Now, NBC Universal's "chief digital officer," George Kliavkoff, is saying that it should be Apple's responsibility to stop unauthorized usage by building special antipiracy filters into iTunes. Yes, iTunes -- the service that plenty of people use in order to legally purchase content. However, since iTunes is also the connection that most people use to manage their iPod content, NBC Universal thinks Apple should somehow block the ability to get non-authorized material onto the iPod. How would they do that? How would they know that a song is authorized vs. legally ripped? Don't bother asking tough questions like that. After all, if NBC Universal actually knew how to answer them, it wouldn't be telling everyone else that they're required to fix NBC Universal's broken business model. And, of course, it apparently hasn't occurred to NBC Universal execs that if Apple actually agreed to this (which seems extremely unlikely), it would just push people to jump to other solutions to manage their music, such as Songbird.

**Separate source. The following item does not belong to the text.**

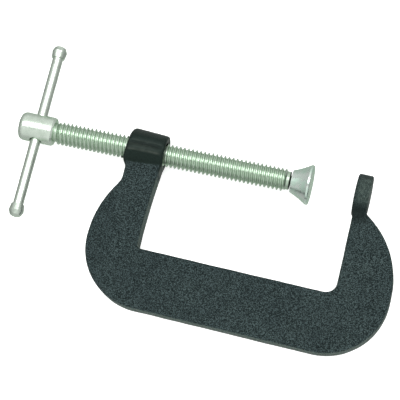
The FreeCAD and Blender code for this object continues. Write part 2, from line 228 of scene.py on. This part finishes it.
# %% [markdown]
# ### The crease and the lobes of the boss
# The boss isn't a plain cylinder. A shallow crease runs along it, with a lobe of the casting on
# either side, and the half away from the spine swells a little. Moving points by hand would
# leave dents. Angles round the screw's axis describe the shape better: 0 degrees points
# straight up or down in Z, and 90 degrees away from the spine. The crease and the lobes fade
# out before the two ground ends.

# %% The boss's own shape
CREASE_ANGLE = 9.0
CREASE = 0.36 * MM
LOBE = 0.42 * MM
SWELL = 0.26 * MM

around = np.degrees(np.arctan2(y, np.abs(z)))
past_crease = around - (CREASE_ANGLE + 2.0 * field(4.0 * MM, 4))
along_boss = rise(x, BOSS_FAR_X + 0.3 * MM, BOSS_FAR_X + 1.6 * MM)
along_boss *= fall(x, BOSS_JAW_X - 2.2 * MM, BOSS_JAW_X - 0.4 * MM)
on_boss = along_boss * near_boss_axis * (1.0 - in_bore)

crease = -CREASE * bell(past_crease, 0.0, 4.0)
lower_lobe = LOBE * bell(past_crease, -17.0, 11.0)
upper_lobe = 0.6 * LOBE * bell(past_crease, 18.0, 14.0)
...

Kliavkoff then goes on to say: "It's really difficult for us to work with any distribution partner who says 'Here's the wholesale price and the retail price,' especially when the price doesn't reflect the full value of the product." Note the careful choice of words here. Remember, we were just discussing how the entertainment industry is trying to appropriate all value that is associated with content (even if that value is because of some other vehicle) back to the content owner. Kliavkoff's statement also shows a confusion over the difference between price and value -- and because of that he seems to be assigning all the value to the content and almost none to the service and technology Apple provides (sound familiar?). Coming from a "chief digital officer" that seems troublesome for the company's digital strategies. Then again, perhaps it shouldn't be a surprise. Companies that have a "chief digital officer" are already in trouble because they're sectioning off "digital" as if it's some separate function, rather than a key component that will impact all aspects of the business.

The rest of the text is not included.